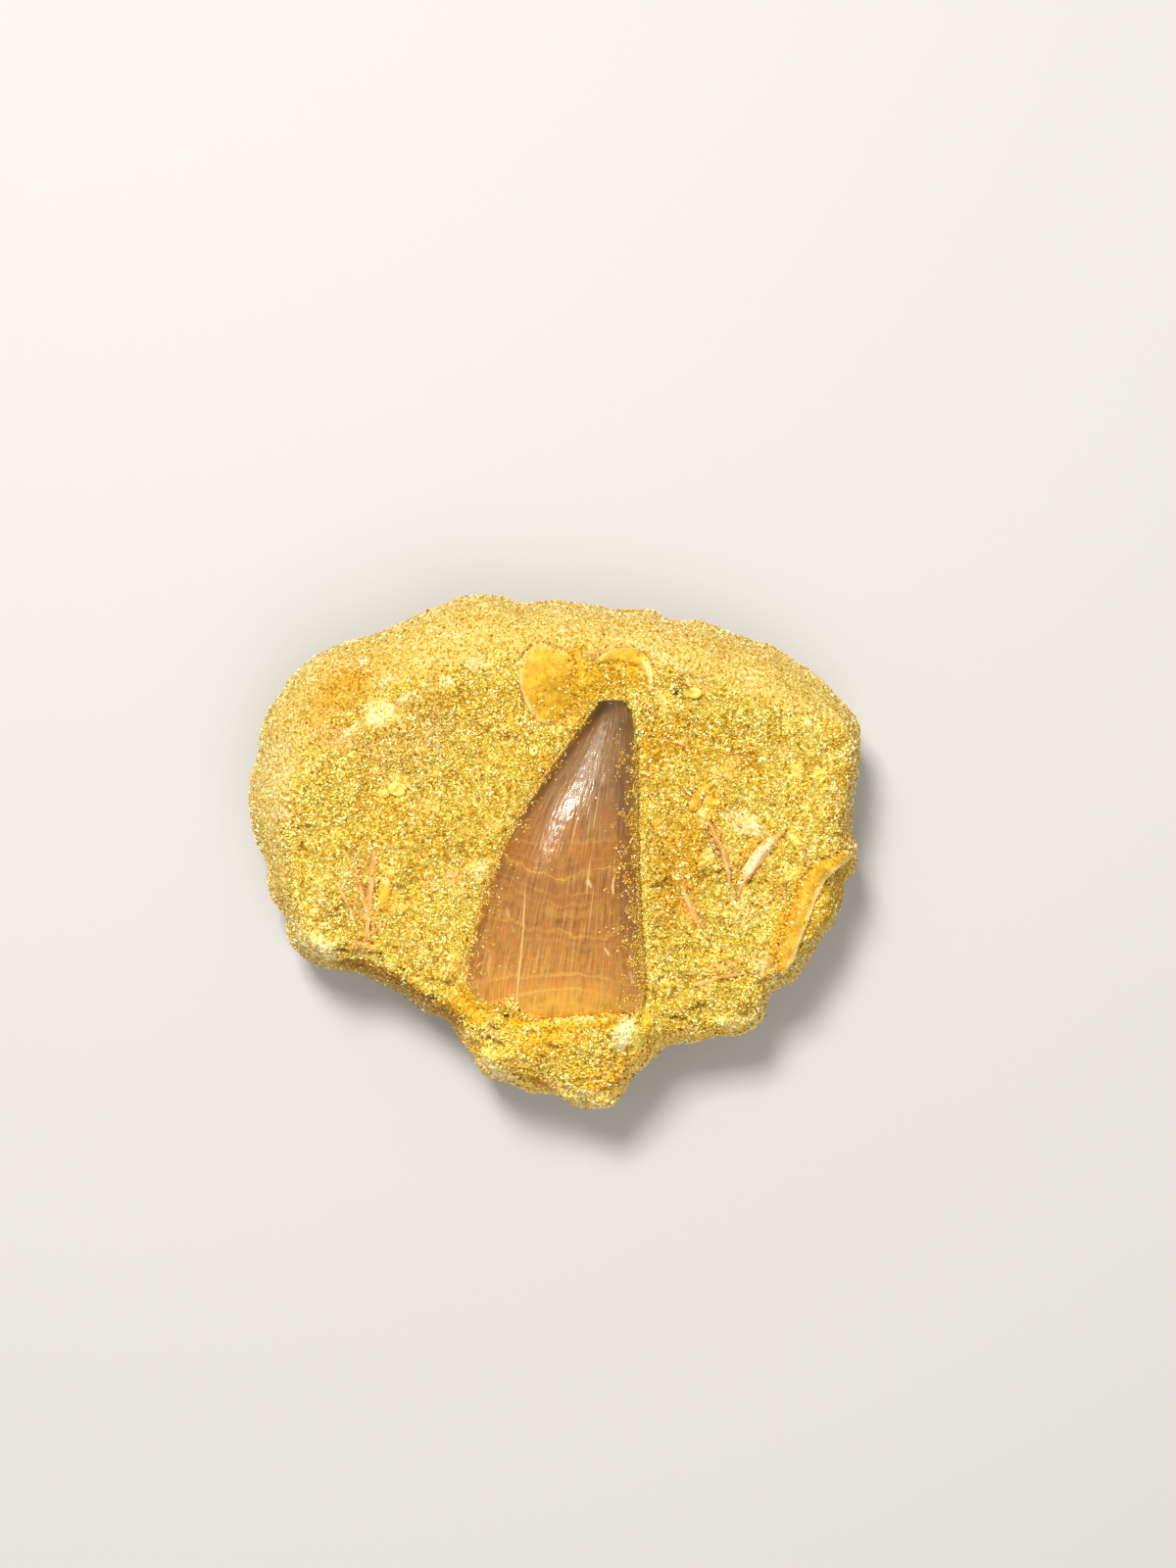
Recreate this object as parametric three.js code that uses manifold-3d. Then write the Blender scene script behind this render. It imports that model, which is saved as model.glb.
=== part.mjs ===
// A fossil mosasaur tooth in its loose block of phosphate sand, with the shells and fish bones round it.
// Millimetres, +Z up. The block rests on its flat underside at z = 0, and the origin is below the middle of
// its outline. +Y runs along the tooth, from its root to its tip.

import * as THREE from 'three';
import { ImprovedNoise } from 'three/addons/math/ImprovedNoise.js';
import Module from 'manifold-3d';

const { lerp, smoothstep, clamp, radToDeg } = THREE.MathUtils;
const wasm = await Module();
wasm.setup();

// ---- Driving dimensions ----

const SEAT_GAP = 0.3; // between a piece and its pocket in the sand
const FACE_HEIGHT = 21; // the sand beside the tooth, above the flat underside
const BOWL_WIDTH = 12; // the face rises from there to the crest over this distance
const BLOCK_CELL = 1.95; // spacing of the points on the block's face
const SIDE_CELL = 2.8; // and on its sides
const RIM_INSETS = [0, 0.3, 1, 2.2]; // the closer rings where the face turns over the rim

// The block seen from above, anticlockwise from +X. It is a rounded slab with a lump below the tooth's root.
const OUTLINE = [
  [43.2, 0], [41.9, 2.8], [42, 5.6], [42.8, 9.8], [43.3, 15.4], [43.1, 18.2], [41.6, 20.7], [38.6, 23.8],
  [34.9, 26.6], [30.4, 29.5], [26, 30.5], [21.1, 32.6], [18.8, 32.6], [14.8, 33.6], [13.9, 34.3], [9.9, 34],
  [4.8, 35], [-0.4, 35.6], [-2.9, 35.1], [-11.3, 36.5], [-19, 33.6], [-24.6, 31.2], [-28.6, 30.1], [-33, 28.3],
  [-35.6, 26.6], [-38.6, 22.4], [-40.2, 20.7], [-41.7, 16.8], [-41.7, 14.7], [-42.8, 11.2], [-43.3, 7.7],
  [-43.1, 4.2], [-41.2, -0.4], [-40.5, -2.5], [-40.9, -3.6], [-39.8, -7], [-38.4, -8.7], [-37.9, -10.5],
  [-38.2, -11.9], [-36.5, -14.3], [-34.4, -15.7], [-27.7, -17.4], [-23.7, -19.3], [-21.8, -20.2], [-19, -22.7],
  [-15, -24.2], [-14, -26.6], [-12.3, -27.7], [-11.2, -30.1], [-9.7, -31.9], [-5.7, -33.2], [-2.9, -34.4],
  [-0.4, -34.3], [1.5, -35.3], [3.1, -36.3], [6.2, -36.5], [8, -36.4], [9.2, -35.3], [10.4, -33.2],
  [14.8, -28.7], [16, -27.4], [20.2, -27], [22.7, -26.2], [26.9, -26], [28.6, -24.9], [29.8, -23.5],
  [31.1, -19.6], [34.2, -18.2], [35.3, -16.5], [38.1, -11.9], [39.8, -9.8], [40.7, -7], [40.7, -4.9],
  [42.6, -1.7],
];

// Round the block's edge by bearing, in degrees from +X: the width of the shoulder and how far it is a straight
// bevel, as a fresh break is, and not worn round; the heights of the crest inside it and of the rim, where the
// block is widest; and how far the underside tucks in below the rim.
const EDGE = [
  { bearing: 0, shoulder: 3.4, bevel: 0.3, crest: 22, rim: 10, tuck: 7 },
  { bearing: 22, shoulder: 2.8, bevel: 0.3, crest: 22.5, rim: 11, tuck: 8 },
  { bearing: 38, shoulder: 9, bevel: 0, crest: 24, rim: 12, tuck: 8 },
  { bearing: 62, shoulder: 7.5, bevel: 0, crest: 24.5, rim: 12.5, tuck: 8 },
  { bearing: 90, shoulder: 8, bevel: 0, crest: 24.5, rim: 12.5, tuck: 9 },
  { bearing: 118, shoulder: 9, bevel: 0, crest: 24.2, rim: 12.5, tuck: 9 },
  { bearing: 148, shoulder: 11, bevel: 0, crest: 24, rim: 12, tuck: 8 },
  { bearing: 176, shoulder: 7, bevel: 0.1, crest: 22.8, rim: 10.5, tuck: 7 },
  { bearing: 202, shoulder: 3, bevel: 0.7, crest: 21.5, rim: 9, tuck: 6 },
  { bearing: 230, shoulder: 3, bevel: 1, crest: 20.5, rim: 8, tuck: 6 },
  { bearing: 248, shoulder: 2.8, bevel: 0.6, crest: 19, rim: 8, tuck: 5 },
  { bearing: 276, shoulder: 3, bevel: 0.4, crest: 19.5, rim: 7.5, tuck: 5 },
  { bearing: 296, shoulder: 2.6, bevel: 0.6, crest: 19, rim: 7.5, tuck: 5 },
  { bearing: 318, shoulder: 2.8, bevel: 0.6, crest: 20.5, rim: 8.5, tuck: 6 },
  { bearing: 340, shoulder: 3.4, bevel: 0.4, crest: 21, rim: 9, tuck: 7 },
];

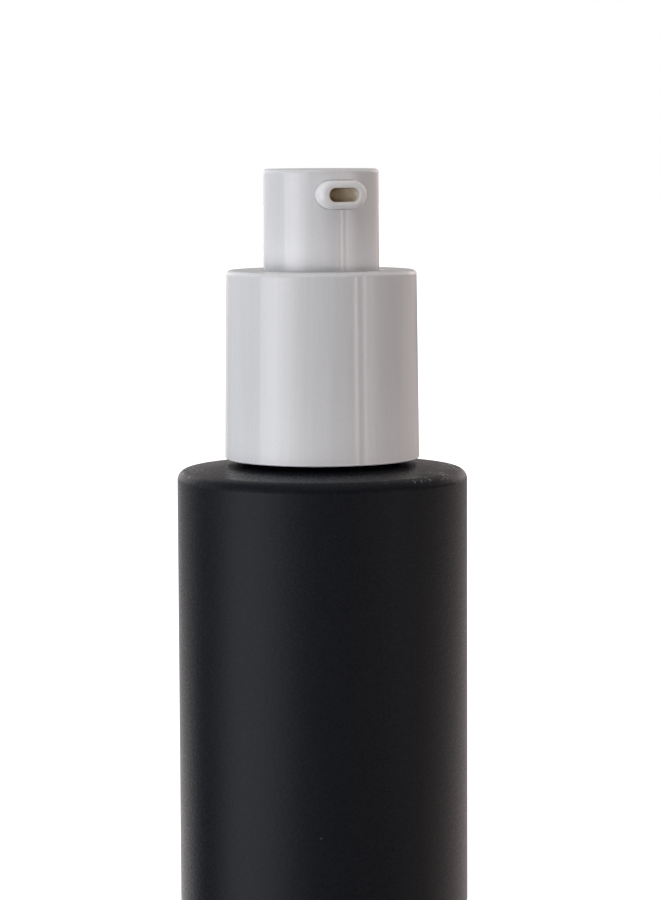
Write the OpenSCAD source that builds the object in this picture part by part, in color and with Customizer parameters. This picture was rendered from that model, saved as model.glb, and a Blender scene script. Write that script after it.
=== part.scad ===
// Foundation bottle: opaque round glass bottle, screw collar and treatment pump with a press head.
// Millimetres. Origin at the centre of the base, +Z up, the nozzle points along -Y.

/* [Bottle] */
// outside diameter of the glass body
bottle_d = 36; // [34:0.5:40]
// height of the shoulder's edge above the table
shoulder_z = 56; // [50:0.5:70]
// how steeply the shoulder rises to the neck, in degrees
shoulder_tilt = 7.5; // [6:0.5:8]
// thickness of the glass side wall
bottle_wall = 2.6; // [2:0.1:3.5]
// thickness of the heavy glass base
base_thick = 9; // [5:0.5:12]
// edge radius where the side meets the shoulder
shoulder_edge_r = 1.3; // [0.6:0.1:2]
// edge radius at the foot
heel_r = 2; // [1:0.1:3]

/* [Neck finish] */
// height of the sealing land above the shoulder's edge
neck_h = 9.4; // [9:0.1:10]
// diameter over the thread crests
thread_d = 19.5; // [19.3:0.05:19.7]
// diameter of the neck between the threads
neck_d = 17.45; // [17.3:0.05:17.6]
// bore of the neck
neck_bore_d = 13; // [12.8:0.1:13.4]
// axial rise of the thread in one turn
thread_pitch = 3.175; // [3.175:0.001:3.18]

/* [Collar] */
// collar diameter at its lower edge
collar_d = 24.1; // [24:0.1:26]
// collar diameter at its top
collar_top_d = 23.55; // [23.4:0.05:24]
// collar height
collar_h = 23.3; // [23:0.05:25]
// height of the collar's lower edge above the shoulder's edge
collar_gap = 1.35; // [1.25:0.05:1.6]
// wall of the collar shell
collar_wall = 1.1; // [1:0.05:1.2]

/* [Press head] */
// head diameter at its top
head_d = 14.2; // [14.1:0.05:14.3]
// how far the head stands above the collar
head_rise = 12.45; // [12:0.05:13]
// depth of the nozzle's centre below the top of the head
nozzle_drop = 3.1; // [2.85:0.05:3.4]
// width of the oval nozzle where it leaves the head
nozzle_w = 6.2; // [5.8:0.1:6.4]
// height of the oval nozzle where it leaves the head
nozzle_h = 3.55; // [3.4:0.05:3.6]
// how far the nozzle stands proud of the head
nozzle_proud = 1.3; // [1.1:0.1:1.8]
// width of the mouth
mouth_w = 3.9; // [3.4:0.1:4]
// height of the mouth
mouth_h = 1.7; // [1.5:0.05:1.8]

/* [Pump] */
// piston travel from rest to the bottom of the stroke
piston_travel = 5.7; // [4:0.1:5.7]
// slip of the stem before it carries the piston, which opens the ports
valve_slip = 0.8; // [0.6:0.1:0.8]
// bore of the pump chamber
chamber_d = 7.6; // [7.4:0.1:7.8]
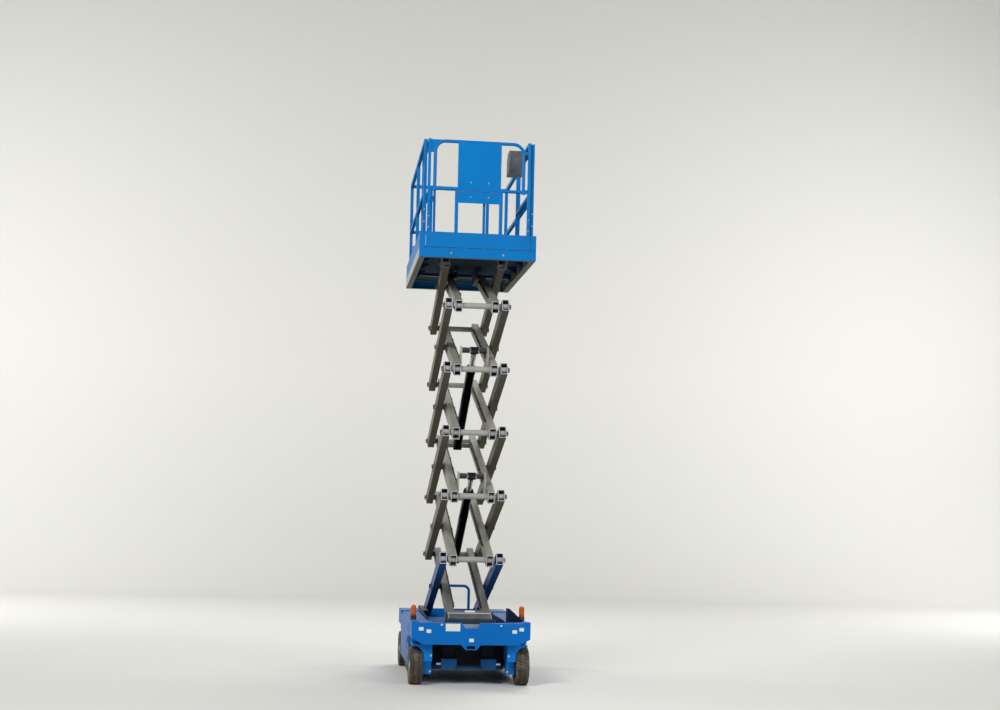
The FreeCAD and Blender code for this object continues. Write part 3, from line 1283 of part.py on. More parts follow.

──────────────────────────────

◆ To do ◆
Your task is to extract all of the records exactly.

◆ Completed task ◆
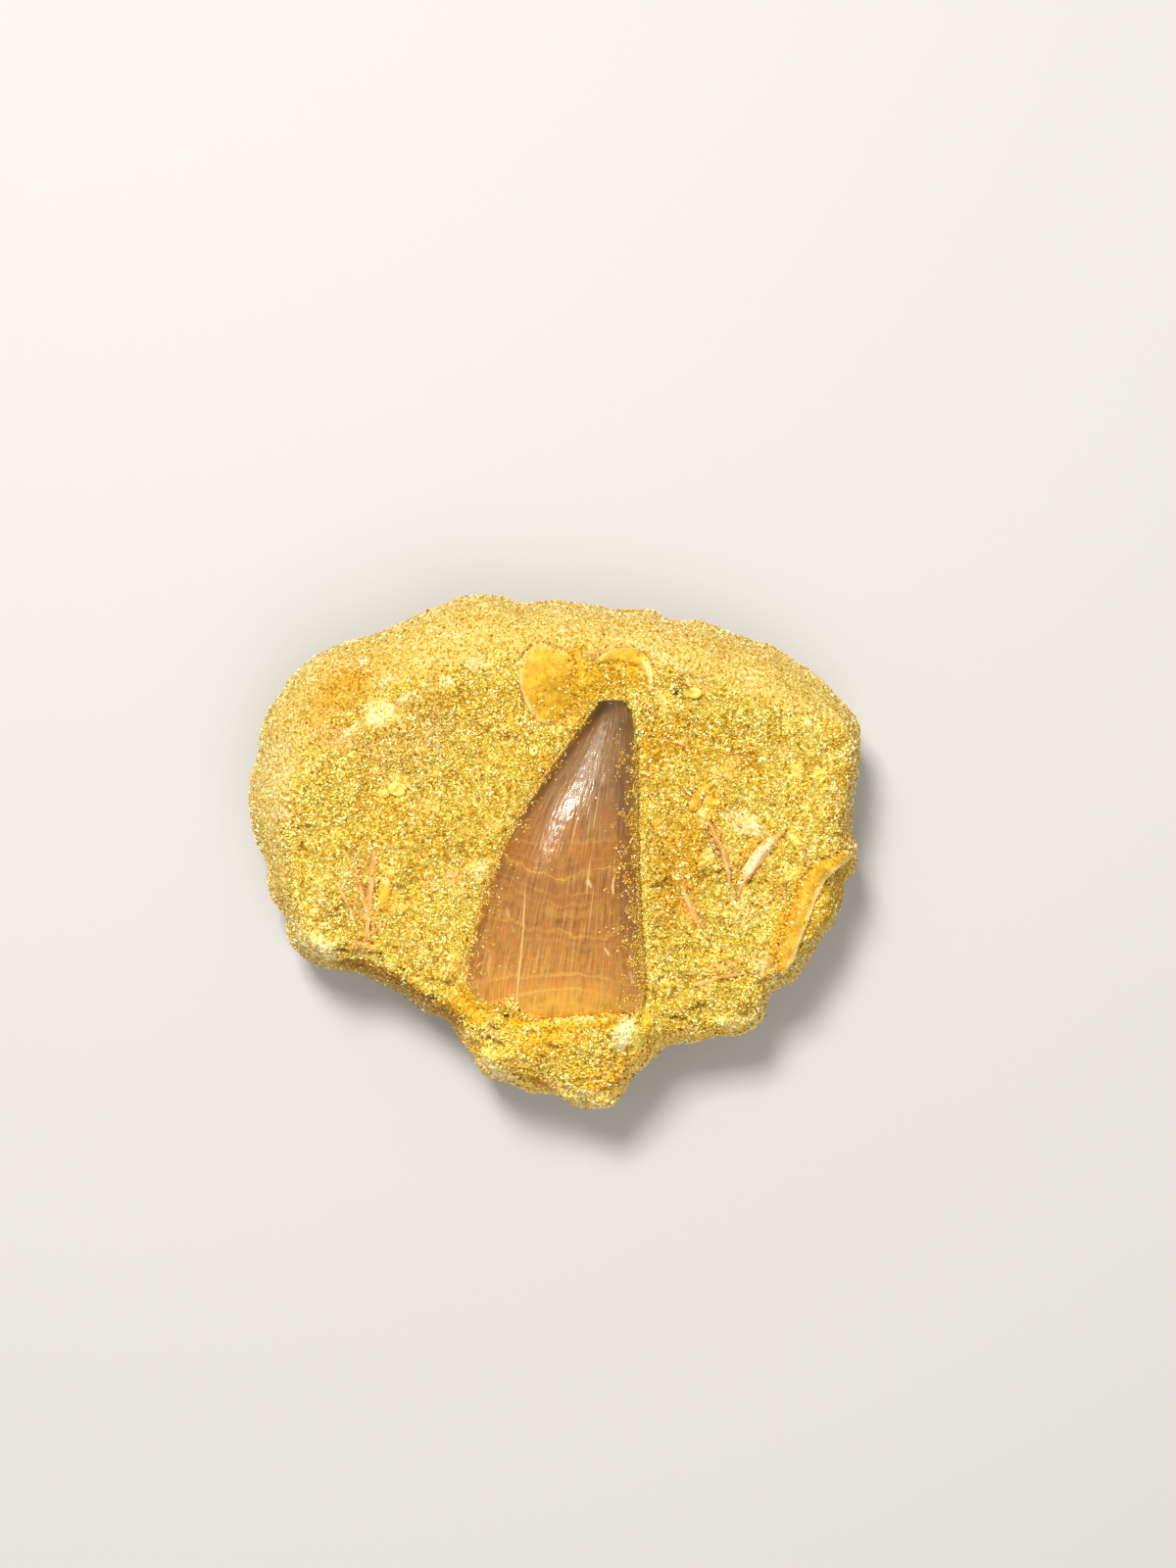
Recreate this object as parametric three.js code that uses manifold-3d. Then write the Blender scene script behind this render. It imports that model, which is saved as model.glb.
=== part.mjs ===
// A fossil mosasaur tooth in its loose block of phosphate sand, with the shells and fish bones round it.
// Millimetres, +Z up. The block rests on its flat underside at z = 0, and the origin is below the middle of
// its outline. +Y runs along the tooth, from its root to its tip.

import * as THREE from 'three';
import { ImprovedNoise } from 'three/addons/math/ImprovedNoise.js';
import Module from 'manifold-3d';

const { lerp, smoothstep, clamp, radToDeg } = THREE.MathUtils;
const wasm = await Module();
wasm.setup();

// ---- Driving dimensions ----

const SEAT_GAP = 0.3; // between a piece and its pocket in the sand
const FACE_HEIGHT = 21; // the sand beside the tooth, above the flat underside
const BOWL_WIDTH = 12; // the face rises from there to the crest over this distance
const BLOCK_CELL = 1.95; // spacing of the points on the block's face
const SIDE_CELL = 2.8; // and on its sides
const RIM_INSETS = [0, 0.3, 1, 2.2]; // the closer rings where the face turns over the rim

// The block seen from above, anticlockwise from +X. It is a rounded slab with a lump below the tooth's root.
const OUTLINE = [
  [43.2, 0], [41.9, 2.8], [42, 5.6], [42.8, 9.8], [43.3, 15.4], [43.1, 18.2], [41.6, 20.7], [38.6, 23.8],
  [34.9, 26.6], [30.4, 29.5], [26, 30.5], [21.1, 32.6], [18.8, 32.6], [14.8, 33.6], [13.9, 34.3], [9.9, 34],
  [4.8, 35], [-0.4, 35.6], [-2.9, 35.1], [-11.3, 36.5], [-19, 33.6], [-24.6, 31.2], [-28.6, 30.1], [-33, 28.3],
  [-35.6, 26.6], [-38.6, 22.4], [-40.2, 20.7], [-41.7, 16.8], [-41.7, 14.7], [-42.8, 11.2], [-43.3, 7.7],
  [-43.1, 4.2], [-41.2, -0.4], [-40.5, -2.5], [-40.9, -3.6], [-39.8, -7], [-38.4, -8.7], [-37.9, -10.5],
  [-38.2, -11.9], [-36.5, -14.3], [-34.4, -15.7], [-27.7, -17.4], [-23.7, -19.3], [-21.8, -20.2], [-19, -22.7],
  [-15, -24.2], [-14, -26.6], [-12.3, -27.7], [-11.2, -30.1], [-9.7, -31.9], [-5.7, -33.2], [-2.9, -34.4],
  [-0.4, -34.3], [1.5, -35.3], [3.1, -36.3], [6.2, -36.5], [8, -36.4], [9.2, -35.3], [10.4, -33.2],
  [14.8, -28.7], [16, -27.4], [20.2, -27], [22.7, -26.2], [26.9, -26], [28.6, -24.9], [29.8, -23.5],
  [31.1, -19.6], [34.2, -18.2], [35.3, -16.5], [38.1, -11.9], [39.8, -9.8], [40.7, -7], [40.7, -4.9],
  [42.6, -1.7],
];

// Round the block's edge by bearing, in degrees from +X: the width of the shoulder and how far it is a straight
// bevel, as a fresh break is, and not worn round; the heights of the crest inside it and of the rim, where the
// block is widest; and how far the underside tucks in below the rim.
const EDGE = [
  { bearing: 0, shoulder: 3.4, bevel: 0.3, crest: 22, rim: 10, tuck: 7 },
  { bearing: 22, shoulder: 2.8, bevel: 0.3, crest: 22.5, rim: 11, tuck: 8 },
  { bearing: 38, shoulder: 9, bevel: 0, crest: 24, rim: 12, tuck: 8 },
  { bearing: 62, shoulder: 7.5, bevel: 0, crest: 24.5, rim: 12.5, tuck: 8 },
  { bearing: 90, shoulder: 8, bevel: 0, crest: 24.5, rim: 12.5, tuck: 9 },
  { bearing: 118, shoulder: 9, bevel: 0, crest: 24.2, rim: 12.5, tuck: 9 },
  { bearing: 148, shoulder: 11, bevel: 0, crest: 24, rim: 12, tuck: 8 },
  { bearing: 176, shoulder: 7, bevel: 0.1, crest: 22.8, rim: 10.5, tuck: 7 },
  { bearing: 202, shoulder: 3, bevel: 0.7, crest: 21.5, rim: 9, tuck: 6 },
  { bearing: 230, shoulder: 3, bevel: 1, crest: 20.5, rim: 8, tuck: 6 },
  { bearing: 248, shoulder: 2.8, bevel: 0.6, crest: 19, rim: 8, tuck: 5 },
  { bearing: 276, shoulder: 3, bevel: 0.4, crest: 19.5, rim: 7.5, tuck: 5 },
  { bearing: 296, shoulder: 2.6, bevel: 0.6, crest: 19, rim: 7.5, tuck: 5 },
  { bearing: 318, shoulder: 2.8, bevel: 0.6, crest: 20.5, rim: 8.5, tuck: 6 },
  { bearing: 340, shoulder: 3.4, bevel: 0.4, crest: 21, rim: 9, tuck: 7 },
];

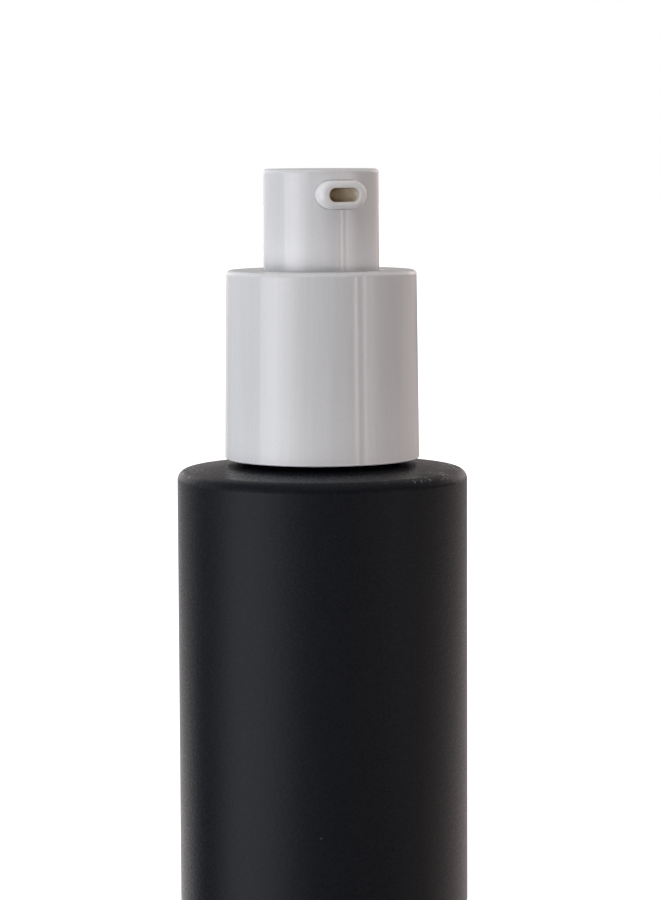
Write the OpenSCAD source that builds the object in this picture part by part, in color and with Customizer parameters. This picture was rendered from that model, saved as model.glb, and a Blender scene script. Write that script after it.
=== part.scad ===
// Foundation bottle: opaque round glass bottle, screw collar and treatment pump with a press head.
// Millimetres. Origin at the centre of the base, +Z up, the nozzle points along -Y.

/* [Bottle] */
// outside diameter of the glass body
bottle_d = 36; // [34:0.5:40]
// height of the shoulder's edge above the table
shoulder_z = 56; // [50:0.5:70]
// how steeply the shoulder rises to the neck, in degrees
shoulder_tilt = 7.5; // [6:0.5:8]
// thickness of the glass side wall
bottle_wall = 2.6; // [2:0.1:3.5]
// thickness of the heavy glass base
base_thick = 9; // [5:0.5:12]
// edge radius where the side meets the shoulder
shoulder_edge_r = 1.3; // [0.6:0.1:2]
// edge radius at the foot
heel_r = 2; // [1:0.1:3]

/* [Neck finish] */
// height of the sealing land above the shoulder's edge
neck_h = 9.4; // [9:0.1:10]
// diameter over the thread crests
thread_d = 19.5; // [19.3:0.05:19.7]
// diameter of the neck between the threads
neck_d = 17.45; // [17.3:0.05:17.6]
// bore of the neck
neck_bore_d = 13; // [12.8:0.1:13.4]
// axial rise of the thread in one turn
thread_pitch = 3.175; // [3.175:0.001:3.18]

/* [Collar] */
// collar diameter at its lower edge
collar_d = 24.1; // [24:0.1:26]
// collar diameter at its top
collar_top_d = 23.55; // [23.4:0.05:24]
// collar height
collar_h = 23.3; // [23:0.05:25]
// height of the collar's lower edge above the shoulder's edge
collar_gap = 1.35; // [1.25:0.05:1.6]
// wall of the collar shell
collar_wall = 1.1; // [1:0.05:1.2]

/* [Press head] */
// head diameter at its top
head_d = 14.2; // [14.1:0.05:14.3]
// how far the head stands above the collar
head_rise = 12.45; // [12:0.05:13]
// depth of the nozzle's centre below the top of the head
nozzle_drop = 3.1; // [2.85:0.05:3.4]
// width of the oval nozzle where it leaves the head
nozzle_w = 6.2; // [5.8:0.1:6.4]
// height of the oval nozzle where it leaves the head
nozzle_h = 3.55; // [3.4:0.05:3.6]
// how far the nozzle stands proud of the head
nozzle_proud = 1.3; // [1.1:0.1:1.8]
// width of the mouth
mouth_w = 3.9; // [3.4:0.1:4]
// height of the mouth
mouth_h = 1.7; // [1.5:0.05:1.8]

/* [Pump] */
// piston travel from rest to the bottom of the stroke
piston_travel = 5.7; // [4:0.1:5.7]
// slip of the stem before it carries the piston, which opens the ports
valve_slip = 0.8; // [0.6:0.1:0.8]
// bore of the pump chamber
chamber_d = 7.6; // [7.4:0.1:7.8]
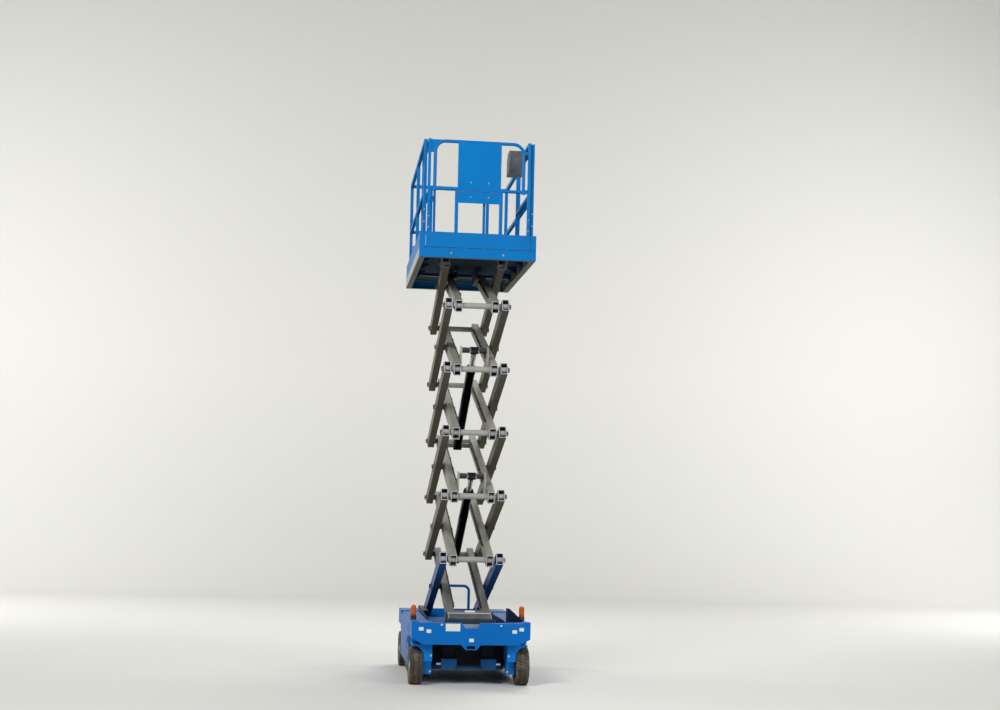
The FreeCAD and Blender code for this object continues. Write part 3, from line 1283 of part.py on. More parts follow.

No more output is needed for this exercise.